50. The defendant no. 2 contended that relationship between the plaintiffs and defendant no. 1 is cordial. The Court takes note of this fact and does not find this to be any ground for denying the relief of interim mandatory injunction against defendant no. 2.

51. It is directed that the plaintiffs will continue to pay the school fees including tuition fees and all other educational expenses of the grandchildren as averred in the pleadings.

52. Since this is an interim measure and the rights of the defendant no. 2 also have to be protected so as to secure her alternative accommodation, the plaintiffs will not create any third-party interests in the suit property until the final disposal of the suit, by maintaining status quo qua title of the suit property. This direction vis-à-vis the plaintiffs is also in consonance with Section 19(1)(e) of the PWDV Act.

53. The aforesaid arrangement shall continue during the subsistence of the matrimonial relationship between defendant no. 1 and defendant no. 2.

54. With the aforesaid directions, I.A No. 546/2024 and I.A No. 6586/2024 I.A No. 41474/2024 stand allowed. I.A. No. 9122/2024

55. This is an application under Section 151 of CPC seeking directions to the Delhi Police to place on record the inquiry report conducted at the suit property.

56. The inquiry report dated 16.04.2024 of the Delhi Police is already on record in Part I-A of the Court’s e-file and therefore, the relief sought in this application has been satisfied.

57. Accordingly, this application is disposed of, as infructuous. I.A No. 49094/2024

58. This is an application under Section 151 of CPC seeking exemption from filing certified copies of the annexures.

59. Subject to the plaintiff filing the certified copies of the documents and clear and legible copies of any documents sought to be relied upon within four (4) weeks from today, exemption is granted for the present.

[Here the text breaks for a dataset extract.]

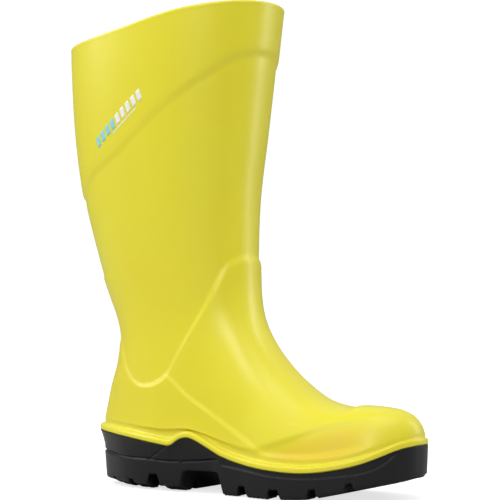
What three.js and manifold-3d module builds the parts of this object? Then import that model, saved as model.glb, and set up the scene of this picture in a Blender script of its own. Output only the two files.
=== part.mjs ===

60. Accordingly, this application stands disposed of. CS(OS) 19/2024 & I.A No. 49093/2024

61. The allegations of domestic violence levelled by defendant no. 2 are subject matter of adjudication in the complaint filed before the learned MM. This suit itself can be disposed of in terms of this injunction order reserving rights of the parties to have the allegations of domestic violence adjudicated in the said complaint. This will avoid two (2) trials of the same allegation. The parties shall take instructions on this issue before the next date of hearing.

62. List the matter before the Roster Bench on 13.10.2025.